Tetra Tech has completed 15 years of project work at California’s Salton Sea, the state’s largest lake, which occupies 376 square miles of desert basin in Southeastern California. We are just beginning work on a new funding and feasibility study to develop an adaptive roadmap that achieves a comprehensive solution to its numerous environmental concerns.  

The project will involve feasibility planning and design for lake restoration to ensure that the Salton Sea becomes the center of a sustainable ecosystem, a renewed recreational destination, and can be developed economically for geothermal energy that is accessible from the lake’s south end. Tetra Tech’s current work at the Salton Sea includes planning, modeling and conceptual design studies.

“The approach includes formulating alternatives with multiple restoration components,” says Dr. Bill Brownlie, Tetra Tech’s Chief Engineer, Corporate Risk Management Officer, and the program manager of our Salton Sea project work since 1998. “The restoration components will be designed to meet environmental, feasibility, and long-term sustainability objectives within current cost constraints.”

The Salton Sea and its adjacent areas support a diverse wildlife habitat for more than 400 bird species, serving as a critical link on the 5,000-mile international Pacific Flyway for bird migration. The lake is currently 35 miles long, 10 miles wide, and about 50 percent saltier than the ocean. It is located south of Palm Springs in a basin 230 feet below sea level with no natural outlet.

With the current drought conditions and the increasing demands for water in California, inflows are being diverted for other uses, causing the lake to shrink. As the water body recedes and its salinity increases, the risk increases for windblown dust emissions and hydrogen sulfide releases that threaten fish, bird, and other wildlife habitats, and human health.

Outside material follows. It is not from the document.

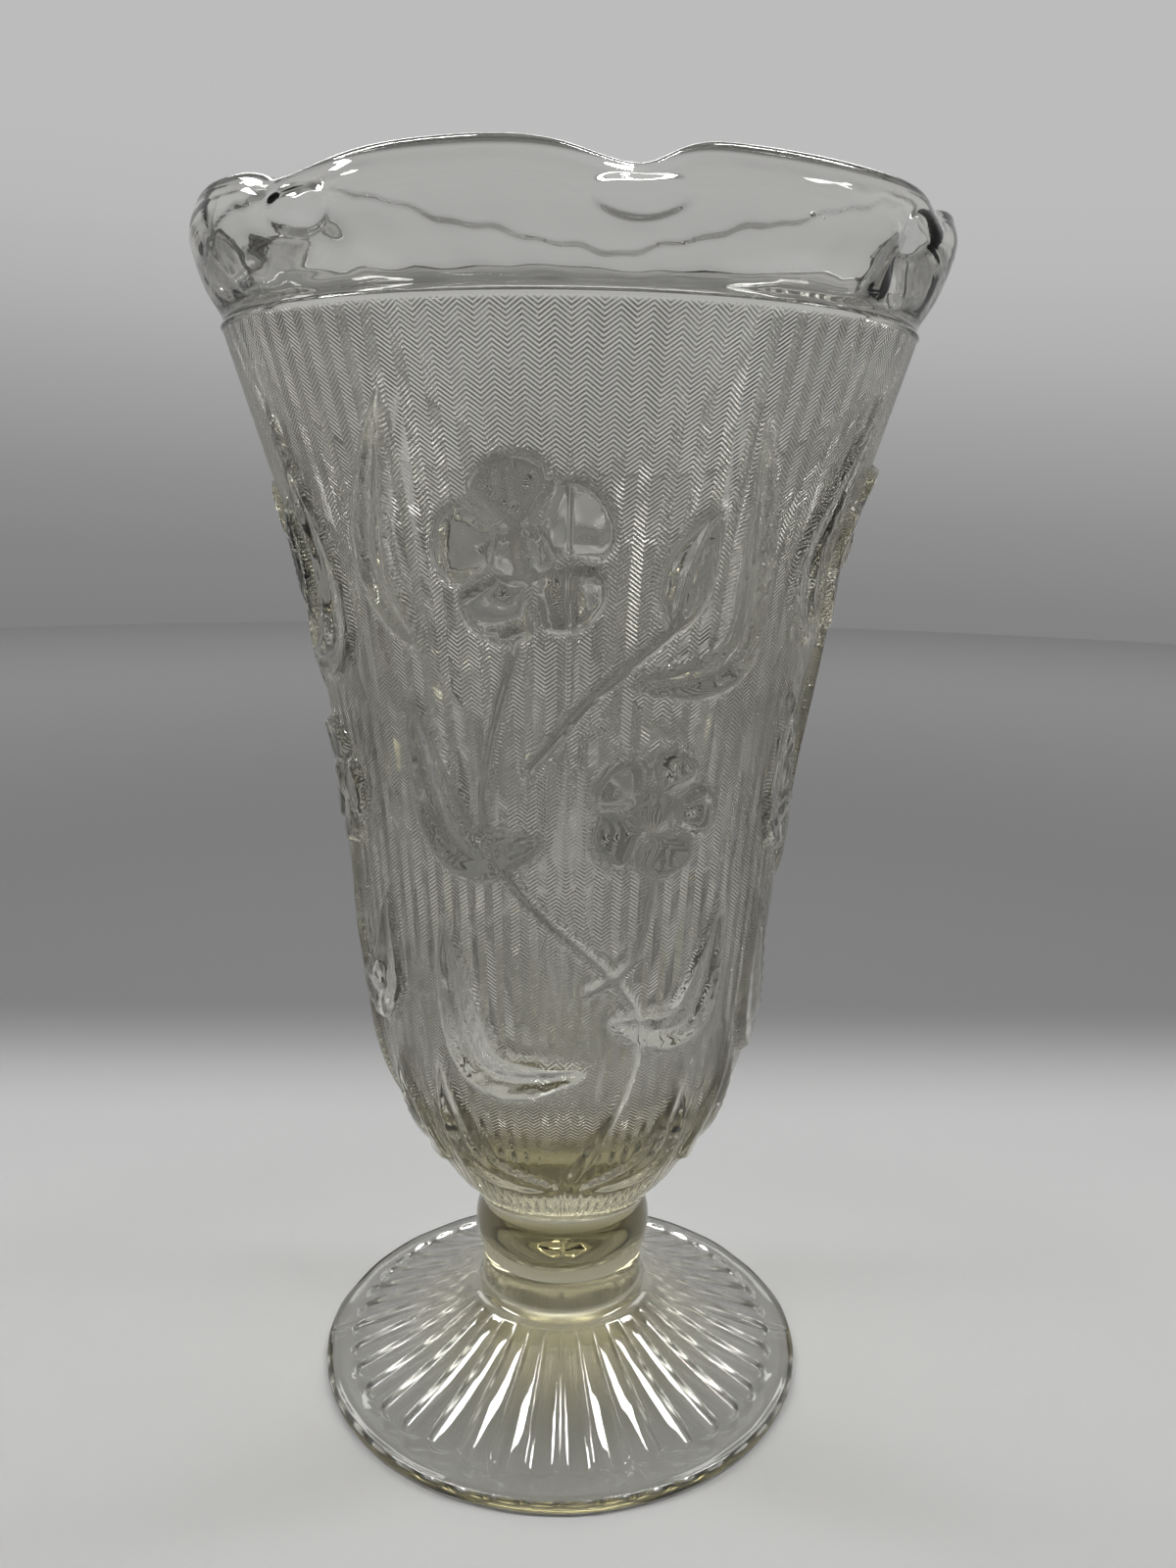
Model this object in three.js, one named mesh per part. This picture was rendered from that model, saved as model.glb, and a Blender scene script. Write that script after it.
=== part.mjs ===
// Pressed clear glass vase on a pedestal foot.
// Millimetres, +Z up, the seam of the mould faces -Y, the foot rests on z = 0.
// The glass is four zones that meet on flat faces: foot, knop, bowl and ruffled rim.

import * as THREE from 'three';

// Foot
const footRadius = 51;
const footEdgeHeight = 2.8;
const footEdgeRound = 1.2;
const rayOuterRadius = 46;
const rayOuterHeight = 3.8;
const rayInnerRadius = 19.6;
const rayInnerHeight = 16.4;
const raySag = 0.9;
const rayCount = 40;
const rayDepth = 0.9;
const footRingWidth = 3.4;
const footHollowDepth = 8;

// Neck and knop
const neckRadius = 17;
const neckCove = 2.4;
const knopBottom = 25;
const knopHeight = 11.5;
const knopRadius = 18.5;
const knopBottomRadius = 17;
const knopTopRadius = 17.3;

// Bowl: outside radius at chosen heights above the knop
const bowlHeight = 173.5;
const bowlOutline = [
  [3.5, 18.9],
  [9.5, 24],
  [17, 28.5],
  [28, 34.2],
  [42, 38.3],
  [62, 40.8],
  [90, 43.5],
  [114, 47.2],
  [134, 50.7],
  [152, 56.1],
];
const bowlTopRadius = 62.7;
const bowlWall = 4.2;
const bowlFloor = 10.5;
const bowlFloorRound = 26;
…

“The Salton Sea was a major recreational destination during the 1950s and 60s, but its increasing salinity and other water quality problems have curtailed its recreational use,” Dr. Brownlie says. “We helped our long-time customer, the Salton Sea Authority, win a $2 million grant from the California Natural Resources Agency for the current feasibility project. We are serving as the owner’s representative, managing the project and conducting the planning and technical studies.”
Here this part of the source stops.